Każde rozwiązanie bezpieczeństwa w chmurze jest tak dobre, jak stojący za nim silnik analizy, więc należy zapytać dostawcę, w jaki sposób radzi sobie z pojawiającymi się zagrożeniami i zagrożeniami typu zero-day. Przykładowo firma Check Point Software dysponuje rozwiązaniem ThreatCloud, które monitoruje miliony węzłów sieciowych na całym świecie i wykorzystuje ponad 30 technologii sztucznej inteligencji do identyfikowania zagrożeń w czasie rzeczywistym, dzięki czemu można je zablokować, zanim dostaną się do chmury, a nawet do sieci lokalnej lub użytkownika końcowego urządzenia.
Dodatkowo należy wprowadzić zabezpieczenia na najwcześniejszym etapie tworzenia aplikacji. Nie chcemy, aby kontrole bezpieczeństwa nadmiernie spowalniały DevOps i opóźniały wdrażanie aplikacji, ale równie dobrze nie możemy sobie pozwolić na cięcia w zakresie bezpieczeństwa. Podejście DevSecOps, które pozwala skanować kod pod kątem błędnych konfiguracji, a nawet złośliwego oprogramowania w ramach procesu DevOps, zapewni, że nie „upieczemy” podatności już na samym początku.

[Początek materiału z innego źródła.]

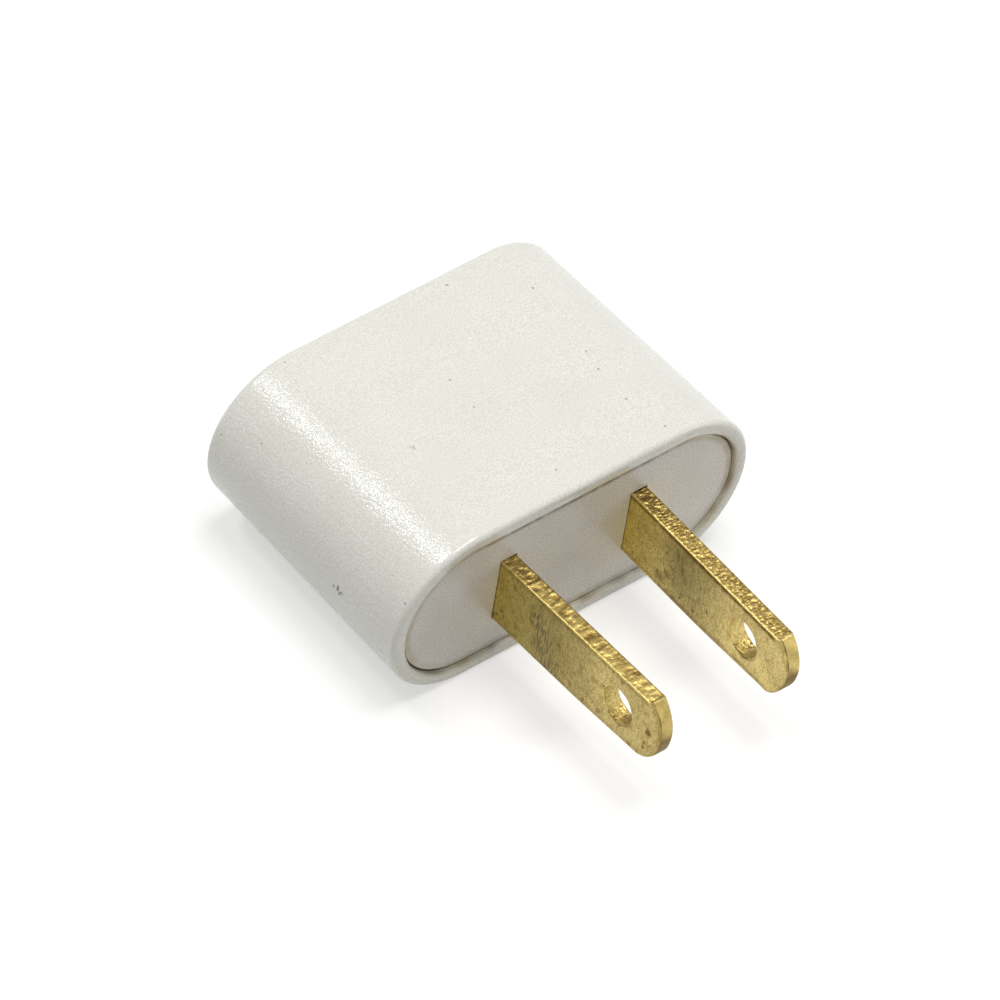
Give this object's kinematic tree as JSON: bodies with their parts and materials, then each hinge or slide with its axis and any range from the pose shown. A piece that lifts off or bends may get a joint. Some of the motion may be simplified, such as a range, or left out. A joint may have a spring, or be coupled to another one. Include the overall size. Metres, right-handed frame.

Przejście na chmurę może tylko przyspieszyć, gdy organizacje zdadzą sobie sprawę z korzyści, jakie przynosi ona w zakresie przewagi konkurencyjnej, elastyczności i odporności. Nadszedł też czas, aby przyjąć odpowiedzialne podejście do bezpieczeństwa i zgodności oraz wdrożyć je w chmurze. Jest to trudne i złożone zadanie, ale dobrą wiadomością jest to, że istnieją rozwiązania, które mogą nam w tym pomóc - nie tylko zabezpieczają sieć chmurową, ale także - dzięki wykorzystaniu sztucznej inteligencji i automatyzacji - zmniejszają nakład pracy związany z wykrywaniem i zapobieganiem zagrożeniom, nawet tym, które dopiero zostaną opracowane. Wreszcie, można to zrobić szybko, bo… wszystko jest w chmurze!